What lies from the line containing "piece by piece" through the line containing "obj.matrix_world = Matrix.Identity(4)"? Print exactly those lines, with both ends, and no others.

......

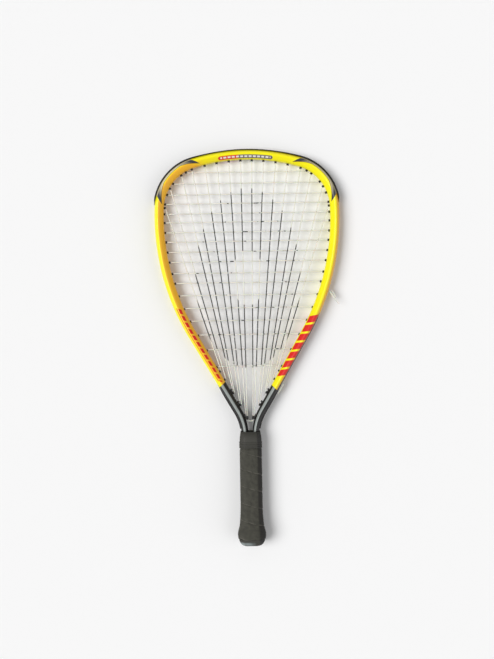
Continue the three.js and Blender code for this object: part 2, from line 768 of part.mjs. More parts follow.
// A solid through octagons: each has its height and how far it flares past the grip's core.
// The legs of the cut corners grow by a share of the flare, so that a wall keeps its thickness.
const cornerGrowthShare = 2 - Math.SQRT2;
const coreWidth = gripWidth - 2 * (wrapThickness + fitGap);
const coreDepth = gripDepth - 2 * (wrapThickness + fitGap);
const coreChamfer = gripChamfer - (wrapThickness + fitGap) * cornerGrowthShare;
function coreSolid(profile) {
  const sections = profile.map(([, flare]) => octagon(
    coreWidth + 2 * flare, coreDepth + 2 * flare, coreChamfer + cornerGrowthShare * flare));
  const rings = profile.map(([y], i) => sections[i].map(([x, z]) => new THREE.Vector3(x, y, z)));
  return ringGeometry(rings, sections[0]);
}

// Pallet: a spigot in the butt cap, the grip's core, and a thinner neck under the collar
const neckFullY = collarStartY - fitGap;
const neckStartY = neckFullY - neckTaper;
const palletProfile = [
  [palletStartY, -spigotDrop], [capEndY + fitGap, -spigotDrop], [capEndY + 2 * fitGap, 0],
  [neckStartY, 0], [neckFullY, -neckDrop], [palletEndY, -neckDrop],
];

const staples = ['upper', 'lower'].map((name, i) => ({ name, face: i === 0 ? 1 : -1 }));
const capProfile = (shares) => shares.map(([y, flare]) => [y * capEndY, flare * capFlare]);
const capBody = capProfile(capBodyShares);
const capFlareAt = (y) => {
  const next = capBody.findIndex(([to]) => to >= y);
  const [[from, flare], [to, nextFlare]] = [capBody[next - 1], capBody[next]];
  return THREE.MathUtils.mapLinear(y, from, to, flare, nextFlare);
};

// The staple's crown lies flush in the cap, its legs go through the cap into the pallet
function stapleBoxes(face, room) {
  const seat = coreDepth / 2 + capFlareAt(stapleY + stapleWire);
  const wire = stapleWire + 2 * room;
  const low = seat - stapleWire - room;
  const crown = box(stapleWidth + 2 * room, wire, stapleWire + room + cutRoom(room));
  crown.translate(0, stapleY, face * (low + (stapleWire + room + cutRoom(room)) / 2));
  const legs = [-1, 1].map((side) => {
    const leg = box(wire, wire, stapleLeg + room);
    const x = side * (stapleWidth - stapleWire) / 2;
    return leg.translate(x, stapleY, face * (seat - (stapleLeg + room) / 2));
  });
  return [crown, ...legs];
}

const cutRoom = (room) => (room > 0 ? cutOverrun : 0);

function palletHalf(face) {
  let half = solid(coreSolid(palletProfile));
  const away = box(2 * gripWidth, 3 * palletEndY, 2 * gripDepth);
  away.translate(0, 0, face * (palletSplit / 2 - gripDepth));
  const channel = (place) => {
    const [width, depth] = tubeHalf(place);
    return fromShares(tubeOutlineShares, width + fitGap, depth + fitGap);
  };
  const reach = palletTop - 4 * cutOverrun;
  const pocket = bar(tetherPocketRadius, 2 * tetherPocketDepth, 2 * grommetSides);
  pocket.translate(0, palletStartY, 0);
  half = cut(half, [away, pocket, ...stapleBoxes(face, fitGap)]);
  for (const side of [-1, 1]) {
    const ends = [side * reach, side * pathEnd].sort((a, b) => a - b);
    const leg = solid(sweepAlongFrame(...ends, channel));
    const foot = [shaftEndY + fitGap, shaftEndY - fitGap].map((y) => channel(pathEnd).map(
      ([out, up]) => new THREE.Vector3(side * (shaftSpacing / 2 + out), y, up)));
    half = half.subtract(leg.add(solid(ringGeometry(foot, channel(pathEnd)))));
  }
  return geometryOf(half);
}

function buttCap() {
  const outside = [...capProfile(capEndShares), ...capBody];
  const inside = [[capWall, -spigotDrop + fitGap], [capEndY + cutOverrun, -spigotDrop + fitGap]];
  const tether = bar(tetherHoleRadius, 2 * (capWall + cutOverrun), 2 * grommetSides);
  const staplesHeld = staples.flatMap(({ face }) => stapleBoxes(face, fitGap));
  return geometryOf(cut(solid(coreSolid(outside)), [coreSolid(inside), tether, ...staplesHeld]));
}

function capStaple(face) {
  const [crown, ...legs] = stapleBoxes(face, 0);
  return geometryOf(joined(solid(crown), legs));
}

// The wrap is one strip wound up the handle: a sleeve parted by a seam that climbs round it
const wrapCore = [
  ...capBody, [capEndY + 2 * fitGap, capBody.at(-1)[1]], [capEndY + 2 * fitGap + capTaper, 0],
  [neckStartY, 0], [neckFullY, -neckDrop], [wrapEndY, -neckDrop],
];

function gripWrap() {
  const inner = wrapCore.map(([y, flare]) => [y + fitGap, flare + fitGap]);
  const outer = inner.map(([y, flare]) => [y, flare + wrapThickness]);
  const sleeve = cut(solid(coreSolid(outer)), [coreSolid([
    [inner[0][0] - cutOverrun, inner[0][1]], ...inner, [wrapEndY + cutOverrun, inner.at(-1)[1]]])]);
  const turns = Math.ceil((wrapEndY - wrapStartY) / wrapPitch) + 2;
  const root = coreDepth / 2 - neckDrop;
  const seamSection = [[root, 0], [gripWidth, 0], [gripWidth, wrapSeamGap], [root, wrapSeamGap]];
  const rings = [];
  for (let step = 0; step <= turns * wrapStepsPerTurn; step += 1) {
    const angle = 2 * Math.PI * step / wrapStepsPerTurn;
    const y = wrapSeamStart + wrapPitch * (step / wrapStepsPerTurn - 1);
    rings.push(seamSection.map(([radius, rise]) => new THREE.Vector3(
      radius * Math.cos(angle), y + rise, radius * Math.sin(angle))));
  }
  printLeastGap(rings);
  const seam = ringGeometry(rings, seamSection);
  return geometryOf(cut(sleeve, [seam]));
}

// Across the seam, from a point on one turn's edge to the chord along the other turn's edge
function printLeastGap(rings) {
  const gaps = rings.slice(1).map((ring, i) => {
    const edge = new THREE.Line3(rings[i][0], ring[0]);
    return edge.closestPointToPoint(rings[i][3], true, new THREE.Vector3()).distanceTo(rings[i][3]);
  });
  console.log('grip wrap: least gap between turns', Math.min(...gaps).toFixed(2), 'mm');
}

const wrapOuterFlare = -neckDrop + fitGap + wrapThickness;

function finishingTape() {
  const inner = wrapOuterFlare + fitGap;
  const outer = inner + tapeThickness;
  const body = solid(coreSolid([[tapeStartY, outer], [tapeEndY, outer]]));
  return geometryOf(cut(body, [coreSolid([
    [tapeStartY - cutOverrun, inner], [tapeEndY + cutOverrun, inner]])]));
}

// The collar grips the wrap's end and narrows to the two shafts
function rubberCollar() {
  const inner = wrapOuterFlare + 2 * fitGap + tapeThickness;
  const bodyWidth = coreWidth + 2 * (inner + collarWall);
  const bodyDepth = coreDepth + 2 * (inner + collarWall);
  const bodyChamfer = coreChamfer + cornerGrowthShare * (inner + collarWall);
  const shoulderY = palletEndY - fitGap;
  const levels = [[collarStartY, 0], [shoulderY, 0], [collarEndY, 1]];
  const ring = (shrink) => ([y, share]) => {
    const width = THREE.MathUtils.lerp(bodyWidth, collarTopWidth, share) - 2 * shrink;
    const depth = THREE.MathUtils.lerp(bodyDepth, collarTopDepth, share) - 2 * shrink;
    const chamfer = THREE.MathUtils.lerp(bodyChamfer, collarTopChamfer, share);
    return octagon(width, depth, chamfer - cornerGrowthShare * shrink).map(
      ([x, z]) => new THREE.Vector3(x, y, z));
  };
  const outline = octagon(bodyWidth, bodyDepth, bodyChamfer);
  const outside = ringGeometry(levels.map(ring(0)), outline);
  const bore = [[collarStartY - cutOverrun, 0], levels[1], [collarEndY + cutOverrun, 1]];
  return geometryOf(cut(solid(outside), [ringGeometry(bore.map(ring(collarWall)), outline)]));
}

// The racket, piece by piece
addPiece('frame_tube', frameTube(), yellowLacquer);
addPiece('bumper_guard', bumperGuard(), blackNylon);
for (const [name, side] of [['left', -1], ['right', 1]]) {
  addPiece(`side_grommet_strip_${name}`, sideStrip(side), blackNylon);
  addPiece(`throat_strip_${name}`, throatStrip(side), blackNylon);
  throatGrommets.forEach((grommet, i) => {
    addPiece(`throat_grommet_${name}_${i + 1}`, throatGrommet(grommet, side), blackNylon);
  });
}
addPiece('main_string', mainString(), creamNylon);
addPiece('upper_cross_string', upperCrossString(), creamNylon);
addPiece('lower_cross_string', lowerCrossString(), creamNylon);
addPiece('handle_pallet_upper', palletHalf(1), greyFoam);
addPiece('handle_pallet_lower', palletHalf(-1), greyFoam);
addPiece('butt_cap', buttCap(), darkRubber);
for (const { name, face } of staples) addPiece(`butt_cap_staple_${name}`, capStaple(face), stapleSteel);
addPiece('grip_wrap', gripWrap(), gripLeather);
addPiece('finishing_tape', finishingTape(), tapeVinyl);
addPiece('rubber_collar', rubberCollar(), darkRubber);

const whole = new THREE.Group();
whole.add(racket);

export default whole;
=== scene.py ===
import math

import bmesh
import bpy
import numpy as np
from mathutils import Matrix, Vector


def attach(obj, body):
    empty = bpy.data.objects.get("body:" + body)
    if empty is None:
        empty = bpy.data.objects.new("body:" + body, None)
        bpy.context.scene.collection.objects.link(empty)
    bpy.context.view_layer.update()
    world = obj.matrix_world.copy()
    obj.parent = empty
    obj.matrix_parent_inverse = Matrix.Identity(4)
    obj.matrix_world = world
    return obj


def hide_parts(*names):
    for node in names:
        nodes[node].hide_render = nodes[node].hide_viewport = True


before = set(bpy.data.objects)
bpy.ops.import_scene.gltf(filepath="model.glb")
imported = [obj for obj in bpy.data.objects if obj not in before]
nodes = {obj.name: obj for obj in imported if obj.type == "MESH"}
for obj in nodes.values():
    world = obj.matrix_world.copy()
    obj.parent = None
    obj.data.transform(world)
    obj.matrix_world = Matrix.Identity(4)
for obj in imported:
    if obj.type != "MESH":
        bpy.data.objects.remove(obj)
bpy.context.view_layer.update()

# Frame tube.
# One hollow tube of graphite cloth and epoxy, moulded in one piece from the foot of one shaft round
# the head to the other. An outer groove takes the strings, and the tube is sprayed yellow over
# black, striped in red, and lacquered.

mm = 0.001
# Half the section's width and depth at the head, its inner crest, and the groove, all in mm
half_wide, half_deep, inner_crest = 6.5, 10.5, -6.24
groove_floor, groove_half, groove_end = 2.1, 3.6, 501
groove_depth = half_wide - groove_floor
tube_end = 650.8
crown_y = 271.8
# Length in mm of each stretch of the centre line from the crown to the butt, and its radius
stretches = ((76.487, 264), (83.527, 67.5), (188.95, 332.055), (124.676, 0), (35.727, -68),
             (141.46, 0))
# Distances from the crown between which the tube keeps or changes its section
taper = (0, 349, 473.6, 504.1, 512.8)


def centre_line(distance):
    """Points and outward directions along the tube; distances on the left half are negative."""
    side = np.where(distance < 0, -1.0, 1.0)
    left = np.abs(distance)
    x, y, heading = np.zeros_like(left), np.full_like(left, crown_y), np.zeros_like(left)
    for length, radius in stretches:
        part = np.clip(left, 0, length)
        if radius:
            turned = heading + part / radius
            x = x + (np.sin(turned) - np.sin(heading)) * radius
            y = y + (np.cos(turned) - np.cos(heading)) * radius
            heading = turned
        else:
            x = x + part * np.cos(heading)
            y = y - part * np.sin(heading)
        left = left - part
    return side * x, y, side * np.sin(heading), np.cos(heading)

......

• SOLUTION TO THE EXERCISE:
// The racket, piece by piece
addPiece('frame_tube', frameTube(), yellowLacquer);
addPiece('bumper_guard', bumperGuard(), blackNylon);
for (const [name, side] of [['left', -1], ['right', 1]]) {
  addPiece(`side_grommet_strip_${name}`, sideStrip(side), blackNylon);
  addPiece(`throat_strip_${name}`, throatStrip(side), blackNylon);
  throatGrommets.forEach((grommet, i) => {
    addPiece(`throat_grommet_${name}_${i + 1}`, throatGrommet(grommet, side), blackNylon);
  });
}
addPiece('main_string', mainString(), creamNylon);
addPiece('upper_cross_string', upperCrossString(), creamNylon);
addPiece('lower_cross_string', lowerCrossString(), creamNylon);
addPiece('handle_pallet_upper', palletHalf(1), greyFoam);
addPiece('handle_pallet_lower', palletHalf(-1), greyFoam);
addPiece('butt_cap', buttCap(), darkRubber);
for (const { name, face } of staples) addPiece(`butt_cap_staple_${name}`, capStaple(face), stapleSteel);
addPiece('grip_wrap', gripWrap(), gripLeather);
addPiece('finishing_tape', finishingTape(), tapeVinyl);
addPiece('rubber_collar', rubberCollar(), darkRubber);

const whole = new THREE.Group();
whole.add(racket);

export default whole;
=== scene.py ===
import math

import bmesh
import bpy
import numpy as np
from mathutils import Matrix, Vector


def attach(obj, body):
    empty = bpy.data.objects.get("body:" + body)
    if empty is None:
        empty = bpy.data.objects.new("body:" + body, None)
        bpy.context.scene.collection.objects.link(empty)
    bpy.context.view_layer.update()
    world = obj.matrix_world.copy()
    obj.parent = empty
    obj.matrix_parent_inverse = Matrix.Identity(4)
    obj.matrix_world = world
    return obj


def hide_parts(*names):
    for node in names:
        nodes[node].hide_render = nodes[node].hide_viewport = True


before = set(bpy.data.objects)
bpy.ops.import_scene.gltf(filepath="model.glb")
imported = [obj for obj in bpy.data.objects if obj not in before]
nodes = {obj.name: obj for obj in imported if obj.type == "MESH"}
for obj in nodes.values():
    world = obj.matrix_world.copy()
    obj.parent = None
    obj.data.transform(world)
    obj.matrix_world = Matrix.Identity(4)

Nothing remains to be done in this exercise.